Work instructions | Print verbatim the opening line of the material and every subsequent line through the one containing "millimetres, +Z up.".

Data lines |

━━━━━━━━━━━━━━━━

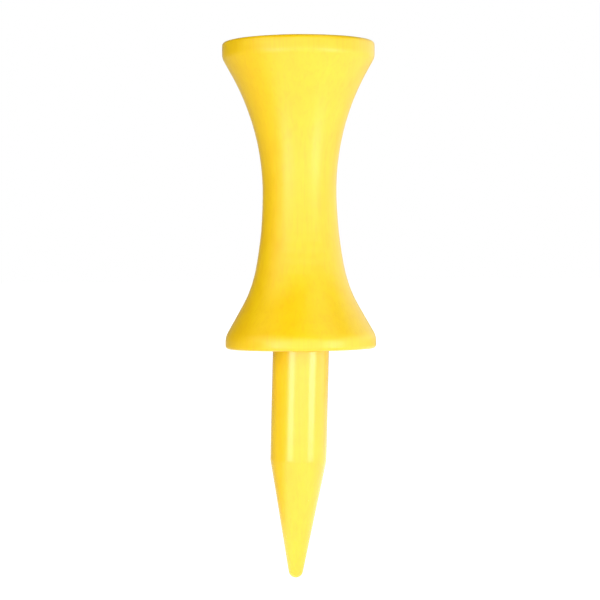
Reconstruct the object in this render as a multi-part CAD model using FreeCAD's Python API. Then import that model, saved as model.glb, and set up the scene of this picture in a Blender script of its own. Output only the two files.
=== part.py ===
"""Painted wooden castle golf tee, in millimetres, +Z up.

A waisted crown, turned from one blank of hardwood, carries the ball in a dish at its top and
stops at the turf with a flared flange. The spike is a straight dowel, tapered to a blunt nose.
Its tenon is glued into a blind socket drilled up into the crown, a little out of true, so the
spike leans towards -X, and its shoulder stands off the flange on one side. Each wooden piece has
its own coat of lacquer, with a crease between the two under the flange. Nothing moves.

The origin is where the spike leaves the flange's underside, on the crown's axis: turf level.
"""

import FreeCAD, Part
import math
import os

Vector = FreeCAD.Vector

# ---- driving dimensions, over the lacquer -------------------------------------------------
CROWN_HEIGHT = 30.8        # turf level to the rim
RIM_RADIUS = 7.67          # upright band at the top of the crown
FLANGE_RADIUS = 7.60       # upright band at its foot
WAIST_RADIUS = 3.72
WAIST_HEIGHT = 15.8        # above turf level
UPPER_SWEEP = (24.4, 29.0)   # radius of the side above the waist, and the slope it ends at
LOWER_SWEEP = (40.3, 10.9)   # the long shallow curve just below the waist
FOOT_SWEEP = (12.9, 29.6)    # the tighter curve that runs out to the flange

CUP_DEPTH = 2.9
CUP_MOUTH_RADIUS = 6.75    # where the dish meets the rim, before the lip is rounded

SPIKE_RADIUS = 2.85
SPIKE_LENGTH = 23.2        # turf level to the tip
NOSE_RADIUS = 0.75
TAPER_ANGLE = 10.6         # half the cone's angle, in degrees
SPIKE_LEAN = 1.8           # degrees from the crown's axis

# ---- rounded edges, over the lacquer ------------------------------------------------------
RIM_ROUND = 0.35           # outer edge of the rim
LIP_ROUND = 0.25           # edge of the dish
RIM_BAND_ROUND = 1.2       # where the rim's band runs into the flared side
FOOT_BAND_ROUND = 2.0      # where the flange's band does
FOOT_ROUND = 0.35          # lower edge of the flange
TAPER_ROUND = 2.0          # where the dowel starts to taper

# ---- what is hidden -----------------------------------------------------------------------
LACQUER = 0.10             # thickness of each coat
TENON_RADIUS = 2.0
TENON_LENGTH = 8.0         # from the spike's shoulder, which is at turf level
TENON_CHAMFER = 0.4
SHOULDER_CHAMFER = 0.11
BARE_RING = 0.2            # left without lacquer on the flange, all round the spike
GLUE_GAP = 0.08            # all round the tenon
GLUE_POOL = 0.5            # above its end
GLUE_SPREAD = 2.6          # radius of the glue between the shoulder and the flange
DRILL_POINT = 59.0         # half the angle of the socket's pointed end, in degrees

ORIGIN = Vector(0, 0, 0)
UP = Vector(0, 0, 1)
SPIKE_TURN = FreeCAD.Rotation(Vector(0, 1, 0), SPIKE_LEAN)


def on_arc(centre, radius, angle, way):
    """A point on a side curve, angle degrees from the level through its centre, up for way 1."""
    a = math.radians(angle)
    return centre + Vector(-radius * math.cos(a), 0, way * radius * math.sin(a))


def arc(centre, radius, start, end, way):
    middle = (start + end) / 2
    points = [on_arc(centre, radius, a, way) for a in (start, middle, end)]
    return Part.Arc(*points).toShape()


def line(start, end):
    return Part.LineSegment(start, end).toShape()


def turn(edges):
    """The solid that a half outline, closed on the Z axis, makes when it goes round once."""
    return Part.Face(Part.Wire(edges)).revolve(ORIGIN, UP, 360)


def ring_edges(solid, radius, height):
    """The circular edges of that radius round the Z axis at that height."""
    found = []
    for edge in solid.Edges:
        if edge.Degenerated or not isinstance(edge.Curve, Part.Circle):
            continue
        curve = edge.Curve
        if abs(curve.Radius - radius) < 0.01 and abs(curve.Center.z - height) < 0.01:
            found.append(edge)
    return found


def crown_blank(depth):
    """The crown, all its surfaces moved inwards by depth, with its edges rounded and no socket."""
    rim = RIM_RADIUS - depth
    foot = FLANGE_RADIUS - depth
    top = CROWN_HEIGHT - depth
    bottom = depth

    upper_radius, upper_slope = UPPER_SWEEP
    upper_centre = Vector(WAIST_RADIUS + upper_radius, 0, WAIST_HEIGHT)
    lower_radius, lower_slope = LOWER_SWEEP
    lower_centre = Vector(WAIST_RADIUS + lower_radius, 0, WAIST_HEIGHT)
    foot_radius, foot_slope = FOOT_SWEEP
    # the foot's curve carries on from the lower curve at the same slope
    foot_centre = on_arc(lower_centre, lower_radius - foot_radius, lower_slope, -1)

    upper_end = on_arc(upper_centre, upper_radius + depth, upper_slope, 1)
    rise = (rim - upper_end.x) / math.tan(math.radians(upper_slope))
    under_rim = Vector(rim, 0, upper_end.z + rise)
    foot_end = on_arc(foot_centre, foot_radius + depth, foot_slope, -1)
    drop = (foot - foot_end.x) / math.tan(math.radians(foot_slope))
    above_foot = Vector(foot, 0, foot_end.z - drop)

    cup_radius = (CUP_MOUTH_RADIUS**2 + CUP_DEPTH**2) / (2 * CUP_DEPTH)
    cup_centre = Vector(0, 0, CROWN_HEIGHT - CUP_DEPTH + cup_radius)
    cup_radius += depth
    cup_bottom = cup_centre - UP * cup_radius
    mouth = math.sqrt(cup_radius**2 - (cup_centre.z - top) ** 2)
    half_way = math.asin(mouth / cup_radius) / 2
    cup_middle = cup_centre + Vector(
        cup_radius * math.sin(half_way), 0, -cup_radius * math.cos(half_way)
    )

    solid = turn([
        line(Vector(0, 0, bottom), Vector(foot, 0, bottom)),
        line(Vector(foot, 0, bottom), above_foot),
        line(above_foot, foot_end),
        arc(foot_centre, foot_radius + depth, foot_slope, lower_slope, -1),
        arc(lower_centre, lower_radius + depth, lower_slope, 0, -1),
        arc(upper_centre, upper_radius + depth, 0, upper_slope, 1),
        line(upper_end, under_rim),
        line(under_rim, Vector(rim, 0, top)),
        line(Vector(rim, 0, top), Vector(mouth, 0, top)),
        Part.Arc(Vector(mouth, 0, top), cup_middle, cup_bottom).toShape(),
        line(cup_bottom, Vector(0, 0, bottom)),
    ])
    corners = [
        (foot, bottom, FOOT_ROUND),
        (foot, above_foot.z, FOOT_BAND_ROUND),
        (rim, under_rim.z, RIM_BAND_ROUND),
        (rim, top, RIM_ROUND),
        (mouth, top, LIP_ROUND),
    ]
    for radius, height, rounding in corners:
        solid = solid.makeFillet(rounding - depth, ring_edges(solid, radius, height))
    return solid


def spike_blank(depth):
    """The spike up to its shoulder, hanging straight down, with its sides moved in by depth."""
    radius = SPIKE_RADIUS - depth
    nose = NOSE_RADIUS - depth
    angle = math.radians(TAPER_ANGLE)
    nose_centre = -(SPIKE_LENGTH - NOSE_RADIUS)
    nose_start = Vector(nose * math.cos(angle), 0, nose_centre - nose * math.sin(angle))
    tip = Vector(0, 0, nose_centre - nose)
    half_turn = (math.pi / 2 + angle) / 2
    nose_middle = Vector(
        nose * math.sin(half_turn - angle), 0, nose_centre - nose * math.cos(half_turn - angle)
    )
    taper_top = nose_start.z + (radius - nose_start.x) / math.tan(angle)
    solid = turn([
        line(tip, ORIGIN),
        line(ORIGIN, Vector(radius, 0, 0)),
        line(Vector(radius, 0, 0), Vector(radius, 0, taper_top)),
        line(Vector(radius, 0, taper_top), nose_start),
        Part.Arc(nose_start, nose_middle, tip).toShape(),
    ])
    solid = solid.makeFillet(TAPER_ROUND - depth, ring_edges(solid, radius, taper_top))
    return solid.makeChamfer(SHOULDER_CHAMFER, ring_edges(solid, radius, 0))


def leaned(shape):
    """The shape turned about the origin to stand along the spike's own axis."""
    moved = shape.copy()
    moved.Placement = FreeCAD.Placement(ORIGIN, SPIKE_TURN)
    return moved


def upright(radius, bottom, top):
    return Part.makeCylinder(radius, top - bottom, Vector(0, 0, bottom))


def spike_wood():
    tenon = upright(TENON_RADIUS, -TENON_LENGTH, TENON_LENGTH)
    tenon = tenon.makeChamfer(TENON_CHAMFER, ring_edges(tenon, TENON_RADIUS, TENON_LENGTH))
    return leaned(spike_blank(LACQUER).fuse(tenon))


def socket():
    """The hole that is drilled for the tenon, with its pointed end and room for glue."""
    radius = TENON_RADIUS + GLUE_GAP
    depth = TENON_LENGTH + GLUE_POOL
    point = radius / math.tan(math.radians(DRILL_POINT))
    start = -2 * LACQUER
    hole = turn([
        line(Vector(0, 0, start), Vector(radius, 0, start)),
        line(Vector(radius, 0, start), Vector(radius, 0, depth)),
        line(Vector(radius, 0, depth), Vector(0, 0, depth + point)),
        line(Vector(0, 0, depth + point), Vector(0, 0, start)),
    ])
    return leaned(hole)


def crown_wood():
    return crown_blank(LACQUER).cut(socket())


def glue_line():
    """Glue fills the socket round and above the tenon, and the wedge over the shoulder."""
    in_socket = crown_blank(LACQUER).common(socket())
    over_shoulder = leaned(upright(GLUE_SPREAD, 0, LACQUER + GLUE_SPREAD))
    under_wood = upright(SPIKE_RADIUS, -LACQUER, LACQUER)
    wedge = over_shoulder.common(under_wood)
    return in_socket.fuse(wedge).cut(spike_wood()).removeSplitter()


def lacquer_on_crown():
    coat = crown_blank(0).cut(crown_blank(LACQUER))
    return coat.cut(upright(SPIKE_RADIUS + BARE_RING, -LACQUER, LACQUER))


def lacquer_on_spike():
    return leaned(spike_blank(0).cut(spike_blank(LACQUER)))


def write(name, shape):
    if len(shape.Solids) != 1 or not shape.isValid():
        raise ValueError(f"{name} is not one valid solid: {len(shape.Solids)} solids")
    solid = shape.Solids[0]
    solid.exportStep(os.path.join("parts", name + ".step"))
    box = solid.BoundBox
    print(f"{name}: {solid.Volume:.2f} mm3, z {box.ZMin:.2f} to {box.ZMax:.2f}")


os.makedirs("parts", exist_ok=True)
write("crown", crown_wood())
write("spike", spike_wood())
write("glue_line", glue_line())
write("lacquer_on_crown", lacquer_on_crown())
write("lacquer_on_spike", lacquer_on_spike())
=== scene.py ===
"""Looks of the lacquered wooden castle tee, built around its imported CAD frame.

The two coats of lacquer are replaced by closed skins with the small unevenness of turned and
lacquered wood. The wooden crown, the spike and the glue stay as CAD made them and get materials.
Outlines are in millimetres as (radius, height) pairs, and meshes are in metres.
"""

import math
import random

import bpy
import numpy as np
from mathutils import Euler, Matrix, Vector, noise


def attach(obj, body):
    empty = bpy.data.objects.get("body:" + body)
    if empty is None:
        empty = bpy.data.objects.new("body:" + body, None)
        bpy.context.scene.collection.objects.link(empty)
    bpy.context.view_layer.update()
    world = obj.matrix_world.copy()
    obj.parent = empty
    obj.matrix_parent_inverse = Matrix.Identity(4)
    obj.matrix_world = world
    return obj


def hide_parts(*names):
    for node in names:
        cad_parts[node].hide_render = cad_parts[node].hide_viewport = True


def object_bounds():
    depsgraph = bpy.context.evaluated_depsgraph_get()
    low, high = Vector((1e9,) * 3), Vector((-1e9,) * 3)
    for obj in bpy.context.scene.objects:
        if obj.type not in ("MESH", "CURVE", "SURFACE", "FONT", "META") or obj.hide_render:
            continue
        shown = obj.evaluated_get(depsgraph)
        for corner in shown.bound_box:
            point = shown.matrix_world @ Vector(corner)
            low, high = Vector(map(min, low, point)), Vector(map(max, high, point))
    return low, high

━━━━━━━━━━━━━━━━

Complete response |
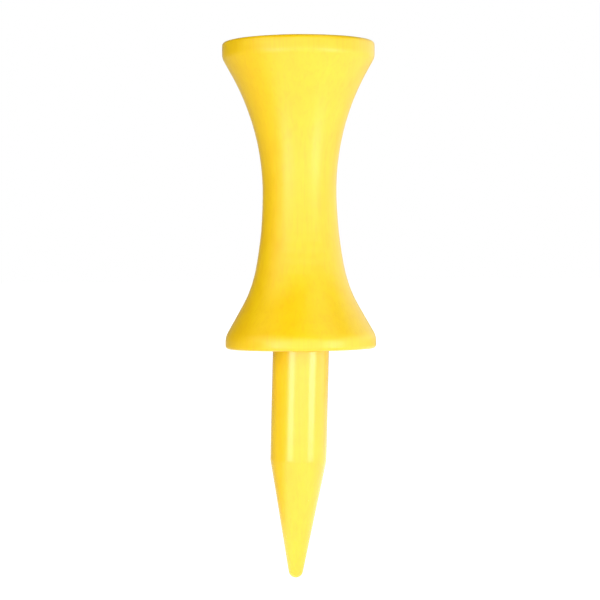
Reconstruct the object in this render as a multi-part CAD model using FreeCAD's Python API. Then import that model, saved as model.glb, and set up the scene of this picture in a Blender script of its own. Output only the two files.
=== part.py ===
"""Painted wooden castle golf tee, in millimetres, +Z up.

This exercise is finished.